背靠时装学院,对选题思路和作者资源都有很大帮助,现在Vestoj有一个非常国际化的团队,Anja自己住在巴黎,专家们大都在伦敦,杂志设计在墨尔本,助理编辑在荷兰,不过只有她一个人是全职工作。说起伦敦时装学院资助Vestoj的原因,“我们把学界的研究转化出来,分享出来,让感兴趣的普通人也能读懂。同时我们也让年轻人有机会从另一个角度认识时尚,或许未来他们就因此成为这个领域的从业者。”




第五期讨论的是在一个什么都越来越快的世界,“时尚与慢”,从google的默认提示看这也是被搜索颇多的一期。

 

随着影响力的增大,在一些基金会的赞助下,Anja也开始办一些活动,其中一个是“Vestoj故事沙龙”。她邀请学界和业界的人聚到一起,分享彼此与时装有关的故事,每个人讲10分钟。

 

“就像Ted一样?”

 

“不!我讨厌Ted,Ted is so sleek(Ted太精心装扮了)!”

 

Vestoj故事沙龙每次只有十几二十人参加,不需要提前打磨讲稿,更像是一个小型交流会,“有一种亲密的气氛”。Anja还记得在纽约MoMA的那次,一个专栏作家讲述了一件皮夹克,当年如何在危险的曼哈顿下城保护了自己,不被黑帮和小混混骚扰。

 

与此同时她也在反思(感谢那10条宣言),是不是我们的文章质地太密,以至于提高了阅读门槛?(我手里拿到的几期杂志,都在200页以上,文字占了绝大多数,和一般的时尚杂志几乎没有任何相同之处,倒更像一本严肃的mook)又或者,是不是我们的文章太频繁地借用福柯或者罗兰巴特的理论,以至于在某种程度上成了一种炫耀——这是她要极力避免的。
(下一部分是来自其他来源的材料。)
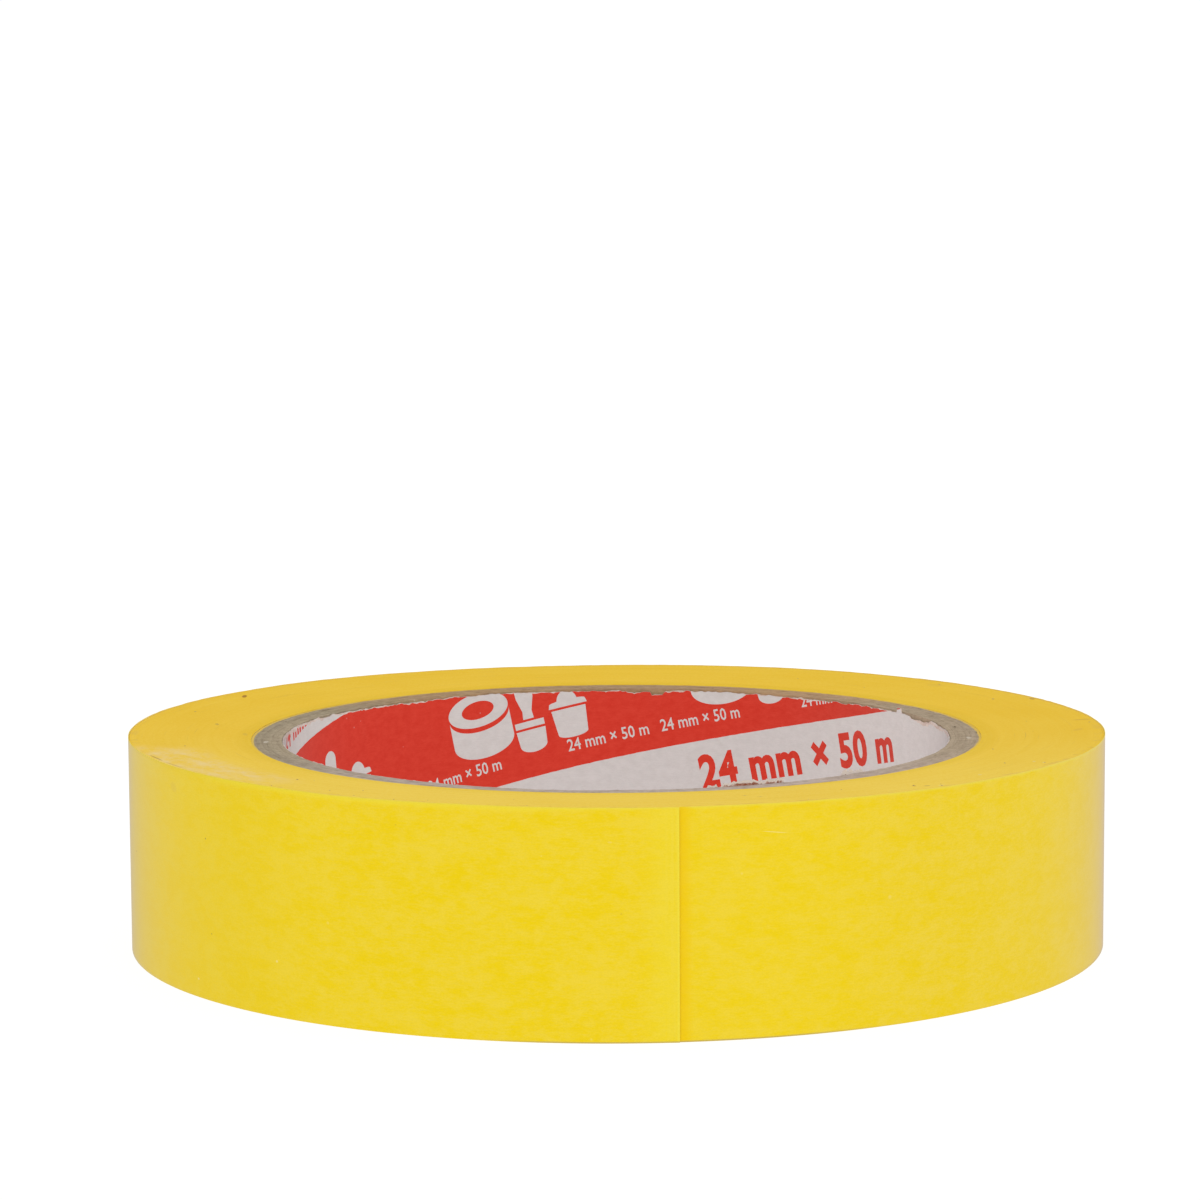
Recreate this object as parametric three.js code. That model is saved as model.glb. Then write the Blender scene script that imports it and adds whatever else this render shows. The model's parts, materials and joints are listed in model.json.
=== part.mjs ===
// Roll of yellow washi masking tape, 24 mm wide, wound on a 76 mm paperboard core.
//
// Frame: millimetres, +Z up along the roll's axis. The origin is on that axis, at
// the face the roll rests on. The front of the roll is -Y. Angles along the tape
// are measured round +Z from the front, positive towards +X.
//
// The core is a glued paperboard tube: a printed paper liner inside and six plies
// of grey board round it. Each ply is its own ring. The tape is one long strip. It
// is divided where it changes what it does: the inner laps, the last lap, and the
// free end, which peels off the roll in three short stretches hinged to each other.

import * as THREE from "three";

// ---- driving dimensions, mm -------------------------------------------------

// core
const BORE_R = 38.0; // 76 mm bore, the standard three inch core
const LINER_T = 0.14; // printed liner paper
const LINER_BOTTOM = 0.55;
const LINER_TOP = 22.95; // the liner stops short of both ends of the board
const PLY_COUNT = 6;
const PLY_T = 0.52; // one ply of core board
const GLUE_GAP = 0.06; // clearance between neighbouring rings
const CORE_BOTTOM = 0.2;
const CORE_TOP = 23.3; // the core sits a little below the tape's top face

// tape
const TAPE_W = 24.0; // width of the strip
const ROLL_R = 55.5; // outside of the last lap, at its cut end
const TAPE_T = 0.1; // one thickness of paper and adhesive
const LAP_GAP = 0.03; // clearance between the last lap and the laps under it
const FREE_END_DEG = 6.5; // where the strip is cut off

// free end, from the peel line to the cut
const END_ROOT_DEG = 12;
const END_MIDDLE_DEG = 9;
const END_TIP_DEG = 9;
const FOLD_GAP_DEG = 0.24; // slit between neighbouring stretches, centred on their hinge

// resolution
const STEP_DEG = 3;

// ---- helpers ------------------------------------------------------------------

const rad = THREE.MathUtils.degToRad;

// A point at radius r and angle deg, in the plan.
const planPoint = (r, deg) =>
  new THREE.Vector2(r * Math.sin(rad(deg)), -r * Math.cos(rad(deg)));

// A plain ring of rectangular section round +Z.
function ringGeometry(rInner, rOuter, zBottom, zTop) {
  const profile = [
    new THREE.Vector2(rInner, zBottom),
    new THREE.Vector2(rOuter, zBottom),
    new THREE.Vector2(rOuter, zTop),
    new THREE.Vector2(rInner, zTop),
    new THREE.Vector2(rInner, zBottom),
  ];
  const geometry = new THREE.LatheGeometry(profile, 360 / STEP_DEG);
  geometry.rotateX(Math.PI / 2); // the lathe turns round Y: bring its axis to +Z
  return geometry;
}

// Radius of the outside of the strip, `back` degrees of winding behind the cut end.
const outsideOfStrip = (back) => ROLL_R - (TAPE_T * back) / 360;

// Angles from a to b, both included, stepping on the strip's own facets, so that
// neighbouring laps share them.
function facetAngles(a, b) {
  const angles = [a];
  for (
    let k = Math.floor(a / STEP_DEG + 1e-6) + 1;
    k * STEP_DEG < b - 1e-6;
    k++
  )
    angles.push(k * STEP_DEG);
  angles.push(b);
  return angles;
}

// A length of the last lap, between two amounts of winding behind the cut end.
function stripGeometry(backStart, backEnd) {
  const backs = facetAngles(backStart, backEnd);
  const plan = new THREE.Shape([
    ...backs.map((b) => planPoint(outsideOfStrip(b), FREE_END_DEG - b)),
    ...backs
      .toReversed()
      .map((b) => planPoint(outsideOfStrip(b) - TAPE_T, FREE_END_DEG - b)),
  ]);
  return new THREE.ExtrudeGeometry(plan, {
    depth: TAPE_W,
    bevelEnabled: false,
    steps: 1,
  });
}

// ---- materials ----------------------------------------------------------------

const material = (color, roughness) =>
  new THREE.MeshStandardMaterial({ color, roughness, metalness: 0 });

const group = new THREE.Group();
group.name = "masking_tape_roll";

function add(parent, name, geometry, mat) {
  const mesh = new THREE.Mesh(geometry, mat);
  mesh.name = name;
  parent.add(mesh);
  return mesh;
}

// ---- core ---------------------------------------------------------------------

const core = new THREE.Group();
group.add(core);

add(
  core,
  "printed_liner",
  ringGeometry(BORE_R, BORE_R + LINER_T, LINER_BOTTOM, LINER_TOP),
  material(0xc8433a, 0.6),
);

let plyInner = BORE_R + LINER_T + GLUE_GAP;
for (let i = 1; i <= PLY_COUNT; i++) {
  add(
    core,
    `core_ply_${i}`,
    ringGeometry(plyInner, plyInner + PLY_T, CORE_BOTTOM, CORE_TOP),
    material(i % 2 ? 0x9c8c74 : 0xa6967e, 0.9),
  );
  plyInner += PLY_T + GLUE_GAP;
}
const CORE_R = plyInner; // where the first lap lies

// ---- wound laps ----------------------------------------------------------------

// The laps under the last one, as one body. Its outside is the next lap down, so it
// steps in by one thickness below the cut end.
const underLap = facetAngles(0, 360);
const windingPlan = new THREE.Shape(
  underLap.map((b) =>
    planPoint(outsideOfStrip(b) - TAPE_T - LAP_GAP, FREE_END_DEG - b),
  ),
);
windingPlan.holes.push(
  new THREE.Path(
    underLap
      .slice(0, -1)
      .toReversed()
      .map((b) => planPoint(CORE_R, FREE_END_DEG - b)),
  ),
);
add(
  group,
  "tape_winding",
  new THREE.ExtrudeGeometry(windingPlan, {
    depth: TAPE_W,
    bevelEnabled: false,
    steps: 1,
  }),
  material(0xe6c24a, 0.7),
);

// ---- last lap and free end ------------------------------------------------------

// Hinge lines, in degrees of winding behind the cut end.
const tipHinge = END_TIP_DEG;
const middleHinge = tipHinge + END_MIDDLE_DEG;
const rootHinge = middleHinge + END_ROOT_DEG;
const half = FOLD_GAP_DEG / 2;

const tapeColor = material(0xf0d522, 0.55);
add(
  group,
  "tape_outer_lap",
  stripGeometry(rootHinge + half, 360 - FOLD_GAP_DEG),
  tapeColor,
);

const freeEnd = new THREE.Group();
group.add(freeEnd);
add(
  freeEnd,
  "tape_end_root",
  stripGeometry(middleHinge + half, rootHinge - half),
  tapeColor,
);
add(
  freeEnd,
  "tape_end_middle",
  stripGeometry(tipHinge + half, middleHinge - half),
  tapeColor,
);
add(freeEnd, "tape_end_tip", stripGeometry(0, tipHinge - half), tapeColor);

export default group;
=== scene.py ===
# Roll of yellow washi masking tape on a printed paperboard core: the looks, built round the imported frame.
# Lengths in this file are millimetres until a mesh is made; angles run round +Z from the front (-Y), positive towards +X.

import json
import math

import bpy
import numpy as np
from mathutils import Matrix, Vector
from mathutils.geometry import delaunay_2d_cdt


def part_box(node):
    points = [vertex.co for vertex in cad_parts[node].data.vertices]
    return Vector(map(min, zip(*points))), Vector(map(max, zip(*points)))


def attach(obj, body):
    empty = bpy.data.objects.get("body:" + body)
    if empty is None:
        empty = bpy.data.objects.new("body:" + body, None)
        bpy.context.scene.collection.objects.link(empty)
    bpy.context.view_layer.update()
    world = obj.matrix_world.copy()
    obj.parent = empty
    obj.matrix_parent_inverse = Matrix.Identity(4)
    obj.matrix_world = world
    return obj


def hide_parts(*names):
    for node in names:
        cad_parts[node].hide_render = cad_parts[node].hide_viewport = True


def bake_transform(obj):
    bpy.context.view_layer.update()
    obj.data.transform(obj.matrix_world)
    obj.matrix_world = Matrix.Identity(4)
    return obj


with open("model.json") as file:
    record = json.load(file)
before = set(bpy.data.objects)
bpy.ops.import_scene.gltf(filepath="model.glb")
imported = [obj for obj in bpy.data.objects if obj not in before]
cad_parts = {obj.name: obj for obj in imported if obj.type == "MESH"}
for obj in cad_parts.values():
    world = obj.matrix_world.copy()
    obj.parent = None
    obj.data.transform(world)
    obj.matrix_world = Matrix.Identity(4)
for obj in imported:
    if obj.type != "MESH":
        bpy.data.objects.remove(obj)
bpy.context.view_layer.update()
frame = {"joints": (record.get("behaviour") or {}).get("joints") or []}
scene = bpy.context.scene

MM = 0.001
RAD = math.pi / 180

# ---- sizes, from the frame ------------------------------------------------------------

liner_lo, liner_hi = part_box("printed_liner")
ply1_lo, ply1_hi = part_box("core_ply_1")
winding_lo, winding_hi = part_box("tape_winding")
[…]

这是最新的第6期,主题是“时尚与失败”,又是一个主流时尚界不愿意触及的话题。Anja告诉我,她刚毕业时也向往那种光鲜的生活,想要当一个somebody,但现在她更在意发出属于自己的声音。她当然知道在时尚圈,你必须按照规则行事才能获得权力,“但影响力不完全来自于权力。”

 

不能免俗地,我又问了她一些关于自我实现、关于是否认为在更大的舞台上可以影响更多人的问题,她承认这也是她经常会想、但没有答案的问题。没错,对个人选择来说,哪里有什么正确答案呢?只是在欧洲,我确实看到了比中国(仍然被创业和成功沸腾着,哪怕寒冬已至)多得多的可能性和生活方式。Vestoj宣言的第6条是这么写的:任何事情都可以被质疑,没有什么是神圣不可侵犯的。我们必须挑战现状。我们必须总是问一个为什么。